6. There were no pins included to hold the beam in the horizontal or vertical position.
7. The coupler position is not long enough. You CANNOT put down the tailgate of the truck because it will dent it bad because the coupler mounting point needs to be at least 6 inches longer. IE:You cannot leave it hooked up the the truck, put down the tailgate and throw the wood into the bed of the truck.
8. Length of brackets holding the beam down the the frame are 2 different lengths, off by 1/2".
9. The vent for the tank is made out of PVC PIPE! I cross threaded it by hand.
10. I was under the assumption that hydralic fluid and engine oil was included.
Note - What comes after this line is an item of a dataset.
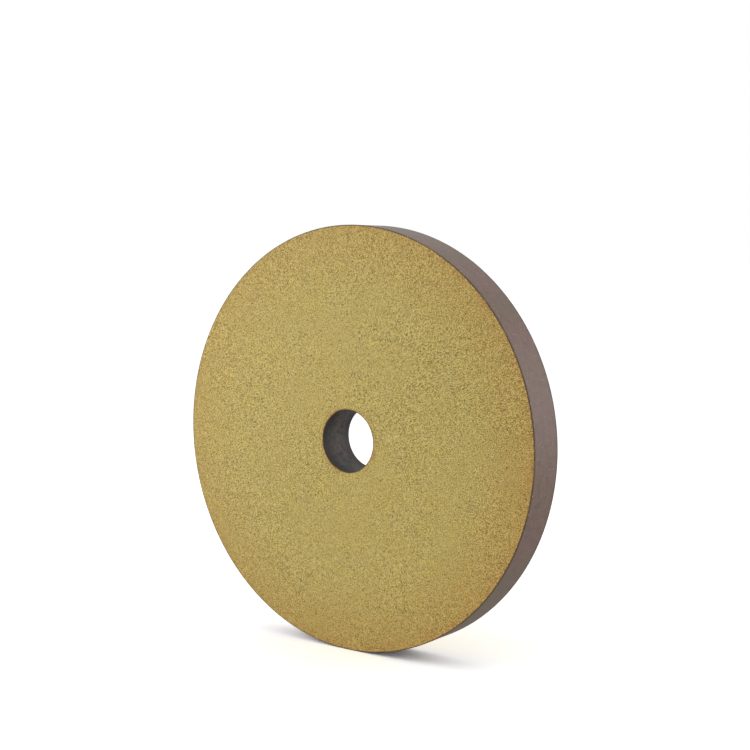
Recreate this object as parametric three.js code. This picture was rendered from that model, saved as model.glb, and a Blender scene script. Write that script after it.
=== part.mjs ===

It was not!
11. I've had the machine for 2 weeks now and I still have yet to see my 4 way wedge.
12. Beam working surface is too low!
13. Valve is 2-3" too far away!
14. The front beam where the coupler sits is too low. 14"
15. The front of the machine where the beam is welded to the tank is too low. You can't take the machine off road or in and out of a slightly steep driveway without digging into the dirt.
16. There is no fluid filter!
AND THE BIGGEST COMPLAINT OF ALL!
17. There are NO spikes or tangs on the base plate to keep the logs in place! They keep popping out!
All this from a $1610 machine!? PLUS $50 WORTH OF HYDRALIC FLUID AND MOTOR OIL AND A $125 WEDGE. 
So far I've got $1875 invested in this machine and I'm not happy! All they would do for me is give me back $100.
My $999 Huskee has a 18 second cycle time (a bit slower)
My $999 Huskee has NO bent axles
My $999 Huskee does NOT leak hydralic fluid
My $999 Huskee has a better paint job
My $999 Huskee came with pins for the beam
My $999 Huskee coupler location is fine 18" (the industry standard)
My $999 Huskee has a brass vent plug, NOT PVC
My $999 Huskee came with hydralic fluid and engine oil and gas
My $999 Huskee valve is just the right distance away
My $999 Huskee has tangs on the base plate to keep the logs from popping out
My $999 Huskee has a return line hydralic filter
The 25 ton ramsplitter DOES have alot more power than my 22 ton Huskee
The 25 ton ramsplitter does have a much better engine with a bigger pump
The 25 ton ramsplitter does the capability of a 4 way wedge
So you decide!


----------



## Locoweed (Oct 18, 2005)

*Ot*

I have a MTD splitter and also feel that the beam is too low and the road clearance is insufficient.

Larger wheels would solve both problems, but I would have to weld on new axle stubs and then get hubs, wheels & tires. 

Here is my more cost effective solution, using things I already had.

I added a 1/8" plate to the tube frame around the pump for more protection.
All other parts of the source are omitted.